Pakistan offers a particularly concrete illustration of this dynamic. The UAE-Pakistan remittance corridor moves approximately $24 billion annually, making it the largest such flow from the Middle East, and Pakistan launched a regulatory sandbox in Q4 2025 with three approved stablecoin remittance pilots currently underway. Those pilots represent exactly the kind of licensed-intermediary infrastructure that AP4M's stablecoin rails are designed to connect.

India presents a different dynamic. The country ranks first globally in crypto adoption according to the Chainalysis index and generated an estimated $89 billion in stablecoin volume from Indian addresses in 2024. However, the Reserve Bank of India restricts private stablecoins domestically while advancing its own digital rupee pilot. AP4M transactions routed through internationally compliant rails may navigate that constraint through licensed intermediaries, though the regulatory picture includes genuine grey zones and formal clarity has not arrived.


What Comes Next

Mastercard secured a New York BitLicense in May 2026, clearing the way for digital asset activities including stablecoin and tokenized deposit infrastructure. As of Q1 2026, nearly 40 percent of all Mastercard transactions were tokenized and contactless penetration had reached 77 percent. Both figures reflect how much of the company's existing infrastructure is already aligned with the technical requirements of autonomous payments.

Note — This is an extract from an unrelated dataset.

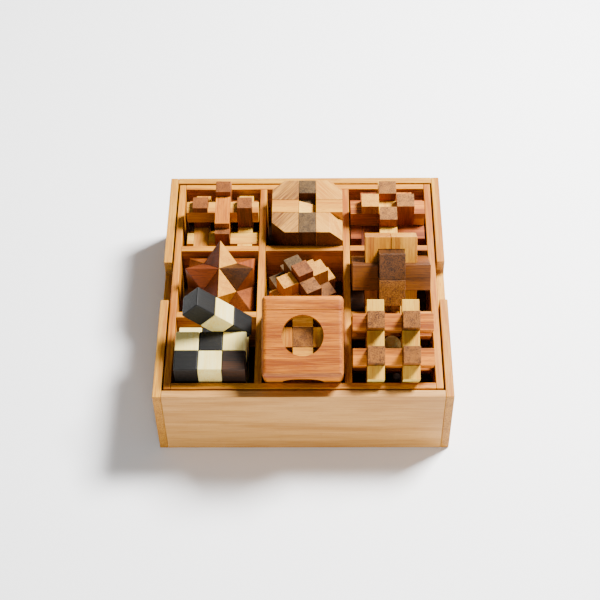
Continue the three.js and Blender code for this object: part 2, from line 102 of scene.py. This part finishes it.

Analysts project the agentic AI market will grow from $7.63 billion in 2025 to approximately $8 billion in 2026, and onward to $182.97 billion by 2033. Juniper Research estimates agentic spending alone will reach $1.5 trillion by 2030.

Whether AP4M captures a meaningful share of that volume will be felt most acutely by the workers and merchants in places like Lagos, Karachi, and Mumbai, where the difference between a 7 percent remittance fee and a fraction-of-a-cent stablecoin transfer is not an infrastructure question but a daily economic one. The technology is early, as Miebach has said. The need it addresses is not.